Lines containing the string "behaviour" are to be counted; report the total by itself.

---*---

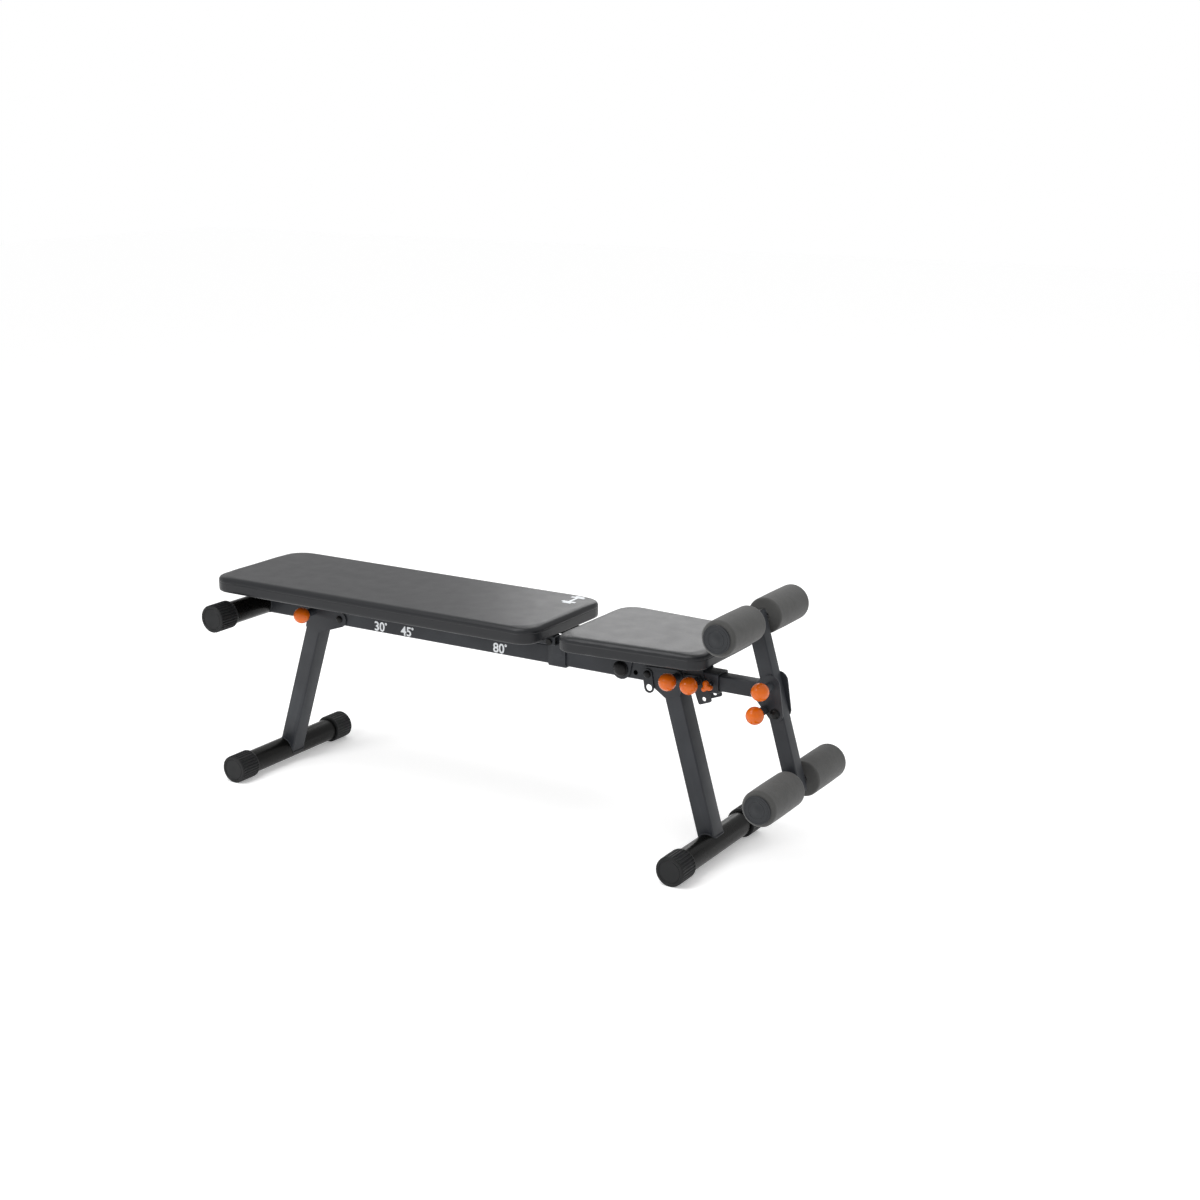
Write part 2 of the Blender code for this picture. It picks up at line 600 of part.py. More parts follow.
def add_seat(bench):
    seat = bench.joint("seat_pivot", *SEAT_PIVOT)
    corners = [(SEAT_REAR_X, -SEAT_REAR_HALF), (SEAT_FRONT_X, -SEAT_FRONT_HALF),
               (SEAT_FRONT_X, SEAT_FRONT_HALF), (SEAT_REAR_X, SEAT_REAR_HALF)]
    cushion = prism(rounded(corners, SEAT_CORNER, 8), PAD_SPLIT + GAP, SEAT_TOP, along_z)
    bench.add("seat_cushion", cushion, "vinyl", seat)
    inset = [(x + math.copysign(BOARD_INSET, 1.0 - x), y - math.copysign(BOARD_INSET, y))
             for x, y in corners]
    board = prism(rounded(inset, SEAT_CORNER - BOARD_INSET, 8), SEAT_BOTTOM, PAD_SPLIT, along_z)
    bench.add("seat_board", board, "board", seat)

    top = SEAT_BOTTOM - GAP
    under = top - PLATE
    plate = rectangle(0.210, 2 * (EAR_OUT - LAP), (0.967, 0.0))
    bracket = prism(plate, under, top, along_z)
    bracket_object = bench.add("seat_bracket", bracket, "frame", seat)
    cheek = hull([(*SEAT_PIVOT, 0.022), (0.866, top - 0.004, 0.0035), (0.924, top - 0.004, 0.0035)])
    right = prism(cheek, -EAR_OUT, -EAR_IN, along_y)
    lug_out = EAR_IN - 0.0012
    lug = hull([(*POST_PIVOT, 0.009), (1.046, top - 0.0035, 0.002), (1.066, top - 0.0035, 0.002)])
    lug_right = prism(lug, -lug_out, -lug_out + PLATE, along_y)
    bench.union(bracket_object, right, mirrored(right), lug_right, mirrored(lug_right))
    bench.cut(bracket_object, drill(SEAT_PIVOT, BOLT_HOLE_R), drill(POST_PIVOT, SMALL_HOLE_R))

    bolt(bench, "seat_post_bolt", POST_PIVOT, SMALL_BOLT_R, EAR_OUT + GAP, 0.0065, 0.003, seat)

    post = bench.joint("seat_post_pivot", *POST_PIVOT)
    frame = leaning(POST_PIVOT, POST_LOCK)
    corners = [(-POST_W / 2, -0.0060), (POST_W / 2, -0.0060), (POST_W / 2, POST_END), (-POST_W / 2, POST_END)]
    outline = [(frame(u, 0, d).x, frame(u, 0, d).z) for u, d in rounded(corners, 0.004, 3)]
    holes = [(frame(0, 0, d).x, frame(0, 0, d).z) for d in POST_HOLES]
    right = prism(outline[::-1], -EAR_OUT, -EAR_IN, along_y)
    for side, plate in (("left", mirrored(right)), ("right", right)):
        strut = bench.add("seat_post_" + side, plate, "frame", post)
        bench.cut(strut, drill(POST_PIVOT, SMALL_HOLE_R), *(drill(hole, PIN_HOLE_R) for hole in holes))


# ---- extension and leg hold ------------------------------------------------------------------------

def add_extension(bench):
    slide = bench.joint("extension_slide", BEAM_END_X, RAIL_Z)
    tube = square_tube(TUBE_W, TUBE_W, RAIL_WALL, EXTENSION_REAR_X, EXTENSION_END_X, at_rail_height, 0.002)
    bench.add("extension_tube", tube, "frame", slide)

    inner = TUBE_W / 2 + GAP
    outer = inner + PLATE
    cheek = hull([(*HOLD_PIVOT, 0.0165), (UPPER_LOCK[0], UPPER_LOCK[1] + 0.002, 0.020),
                  (1.199, RAIL_Z, 0.017)])
    right = prism(cheek, -outer, -inner, along_y)
    cheek_left = bench.add("extension_cheek_left", mirrored(right), "frame", slide)
    cheek_right = bench.add("extension_cheek_right", right, "frame", slide)
    bench.cut(cheek_left, drill(HOLD_PIVOT, BOLT_HOLE_R), drill(UPPER_LOCK, PIN_HOLE_R),
              drill(LOWER_LOCK, PIN_HOLE_R))
    bench.cut(cheek_right, drill(HOLD_PIVOT, BOLT_HOLE_R))

    bolt(bench, "leg_hold_bolt", HOLD_PIVOT, BOLT_R, outer + GAP, 0.0115, 0.006, slide)
    add_barrel(bench, cheek_right, UPPER_LOCK, -outer)
    add_barrel(bench, cheek_right, LOWER_LOCK, -outer)
    pull_pin(bench, "upper_lock_pin", UPPER_LOCK, -inner - 0.0002)
    pull_pin(bench, "lower_lock_pin", LOWER_LOCK, -inner - 0.0002)
    add_wing_knob(bench)


def add_wing_knob(bench):
    """A three-lobed screw that clamps the extension tube."""
    x, z = WING_AXIS
    wing = bench.joint("wing_knob_turn", x, z, -0.037)
    lobes = 30
    outline = []
    for i in range(lobes):
        angle = 2 * math.pi * i / lobes
        radius = WING_R + WING_LOBE * math.cos(3 * angle + 0.6)
        outline.append((x + radius * math.cos(angle), z + radius * math.sin(angle)))
    knob = bench.add("wing_knob", prism(outline, -0.0450, -0.0330, along_y), "knob", wing)
    bench.cut(knob, drill(WING_AXIS, PIN_HOLE_R, low=-0.0420, high=0.0))
    screw = [(0, -0.0417), (PIN_R, -0.0417), (PIN_R, -0.0327), (0.0065, -0.0327), (0.0065, -0.0290),
             (PIN_R, -0.0290), (PIN_R, -0.0168), (0, -0.0168)]
    bench.add("wing_screw", turned(screw, x, z, 12), "steel", wing)


def add_leg_hold(bench):
    hold = bench.joint("leg_hold_pivot", *HOLD_PIVOT)
    frame = leaning(HOLD_DOWN, HOLD_UP)
    length = distance(HOLD_DOWN, HOLD_UP)
    arm = square_tube(TUBE_W, TUBE_W - 0.0006, RAIL_WALL, -0.016, length + 0.016, frame, 0.002)
    arm_object = bench.add("leg_hold_arm", arm, "frame", hold)
    ends = (HOLD_UP, HOLD_DOWN)
    bench.cut(arm_object, drill(HOLD_PIVOT, BOLT_HOLE_R), *(drill(p, ROLLER_BAR_R + GAP) for p in ends),
              drill(UPPER_LOCK, PIN_HOLE_R))

    reach = ROLLER_OUT + 0.0030
    disc = [(ROLLER_BAR_R + GAP, -reach - 0.0005), (END_CAP_R - 0.0015, -reach - 0.0005),
            (END_CAP_R, -reach + 0.0010), (END_CAP_R, -ROLLER_OUT - 0.0008),
            (ROLLER_BAR_R + GAP, -ROLLER_OUT - 0.0008)]
    for level, point in (("upper", HOLD_UP), ("lower", HOLD_DOWN)):
        bar = prism(circle(ROLLER_BAR_R, 16, point), -reach, reach, along_y)
        bench.add(level + "_roller_bar", bar, "steel", hold)
        right = turned(disc, *point)
        bench.add(level + "_end_cap_left", mirrored(right), "plastic", hold)
        bench.add(level + "_end_cap_right", right, "plastic", hold)

    soft = 0.010
    bore = ROLLER_BAR_R + GAP
    for level, (x, z) in (("upper", HOLD_UP), ("lower", HOLD_DOWN)):
        for side, name in ((-1, "right"), (1, "left")):
            arc = [(ROLLER_R - soft + soft * math.sin(a), -ROLLER_OUT + soft - soft * math.cos(a))
                   for a in (0, math.pi / 6, math.pi / 3, math.pi / 2)]
            profile = [(bore, -ROLLER_OUT)] + arc + [(ROLLER_R, -ROLLER_IN - 0.004),
                                                     (ROLLER_R - 0.004, -ROLLER_IN), (bore, -ROLLER_IN)]
            foam = turned(profile, x, z, CROSS_SIDES)
            spin = bench.joint("%s_%s_spin" % (level, name), x, z, side * 0.095)
            bench.add("%s_roller_%s" % (level, name), foam if side < 0 else mirrored(foam), "foam", spin)


def main():
    for old in list(bpy.data.objects):
        bpy.data.objects.remove(old)
    bench = Bench()
    add_frame(bench)
    add_legs(bench)
    add_backrest(bench)
    add_seat(bench)
    add_extension(bench)
    add_leg_hold(bench)
    bpy.context.view_layer.update()


main()
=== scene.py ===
"""Looks of the adjustable weight bench: finishes, upholstery, foam rollers, moulded caps and knobs.

Every piece is placed from the frame's own boxes. The bench stands along X, with its head end at -X,
its leg hold at +X and its lock pins pulled out towards -Y. All lengths are in metres.
"""

from __future__ import annotations

import json
import logging
import math
from dataclasses import dataclass
from enum import Enum
from typing import Iterable, Optional, Sequence

import bpy
import bmesh
import numpy as np
from mathutils import Matrix, Vector
from mathutils.bvhtree import BVHTree

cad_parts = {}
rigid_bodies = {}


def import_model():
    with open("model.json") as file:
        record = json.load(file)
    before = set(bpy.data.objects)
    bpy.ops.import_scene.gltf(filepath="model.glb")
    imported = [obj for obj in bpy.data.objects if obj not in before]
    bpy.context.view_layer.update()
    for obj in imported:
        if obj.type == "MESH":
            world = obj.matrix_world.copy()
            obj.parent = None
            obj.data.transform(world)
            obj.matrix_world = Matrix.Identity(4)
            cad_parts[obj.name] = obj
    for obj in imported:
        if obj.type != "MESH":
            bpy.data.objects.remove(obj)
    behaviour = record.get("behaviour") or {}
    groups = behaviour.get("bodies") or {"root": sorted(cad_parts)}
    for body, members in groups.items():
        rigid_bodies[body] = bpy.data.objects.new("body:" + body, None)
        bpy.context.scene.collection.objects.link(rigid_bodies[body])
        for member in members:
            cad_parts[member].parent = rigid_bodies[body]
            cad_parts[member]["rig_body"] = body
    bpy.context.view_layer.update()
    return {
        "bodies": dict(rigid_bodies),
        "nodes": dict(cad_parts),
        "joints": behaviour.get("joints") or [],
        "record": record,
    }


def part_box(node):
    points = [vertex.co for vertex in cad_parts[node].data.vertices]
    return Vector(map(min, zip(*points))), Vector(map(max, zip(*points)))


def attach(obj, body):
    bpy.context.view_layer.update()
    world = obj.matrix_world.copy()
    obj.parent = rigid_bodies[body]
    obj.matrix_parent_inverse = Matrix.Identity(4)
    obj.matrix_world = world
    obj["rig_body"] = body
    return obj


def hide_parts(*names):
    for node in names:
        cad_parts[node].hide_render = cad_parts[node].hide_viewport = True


LOG = logging.getLogger("bench")

CLEARANCE = 0.0003
"""Gap between a turned bore and what goes through it."""

Grid = np.ndarray
Rows = tuple[tuple[float, float], ...]
Tree = bpy.types.NodeTree
Node = bpy.types.Node
Socket = bpy.types.NodeSocket
Links = dict[object, Socket]


class Side(Enum):
    """The two sides of the bench, as the sign of Y."""

    LEFT = 1
    RIGHT = -1


# ---- colour and nodes ----


def linear(colour: str) -> tuple[float, float, float, float]:
    """Turns an sRGB hex colour into linear RGBA.

    Args:
        colour: Six hex digits after a hash.

    Returns:
        Linear red, green, blue and an alpha of 1.
    """
    channels = [int(colour[i:i + 2], 16) / 255.0 for i in (1, 3, 5)]
    red, green, blue = (c / 12.92 if c <= 0.04045 else ((c + 0.055) / 1.055) ** 2.4 for c in channels)
    return red, green, blue, 1.0


def add_node(tree: Tree, kind: str, settings: Optional[dict[object, object]] = None,
             links: Optional[Links] = None, **options: object) -> Node:
    """Adds a node, sets its sockets and options, and links its inputs.

    Args:
        tree: Node tree of a material or a world.
        kind: Blender's node type, such as ShaderNodeBump.
        settings: Values by input socket name or index.
        links: Sockets to read from, by input socket name or index.
        **options: Attributes of the node itself.

    Returns:
        The new node.
    """
    node = tree.nodes.new(kind)
    for key, value in options.items():
        setattr(node, key, value)
    for key, value in (settings or {}).items():
        node.inputs[key].default_value = value
    for key, socket in (links or {}).items():
        tree.links.new(socket, node.inputs[key])
    return node


# ---- finishes ----


@dataclass(frozen=True)
class Finish:
    """A surface finish: one Principled material with a pattern of its own.

    Attributes:
        name: Name of the material.
        slot: The record's material slot that it belongs to. Not used.
        colour: Main colour, sRGB hex.
        roughness: Mean roughness.
        metallic: 1 for bare metal, otherwise 0.
        ior: Index of refraction of the top layer.
        gleam: Specular level: under 0.5 the top layer is duller than its index alone would make it.
    """

    name: str
    slot: str
    colour: str
    roughness: float
    metallic: float = 0.0
    ior: float = 1.5
    gleam: float = 0.5

    def build(self) -> bpy.types.Material:
        """Makes the material and lets the finish add its pattern."""
        canvas = Canvas(self)
        self.pattern(canvas)
        return canvas.material

    def pattern(self, canvas: Canvas) -> None:
        """Adds the finish's own texture. The plain finish has a faint mottle only."""
        canvas.mottle(0.02, 0.04)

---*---

### The reply
3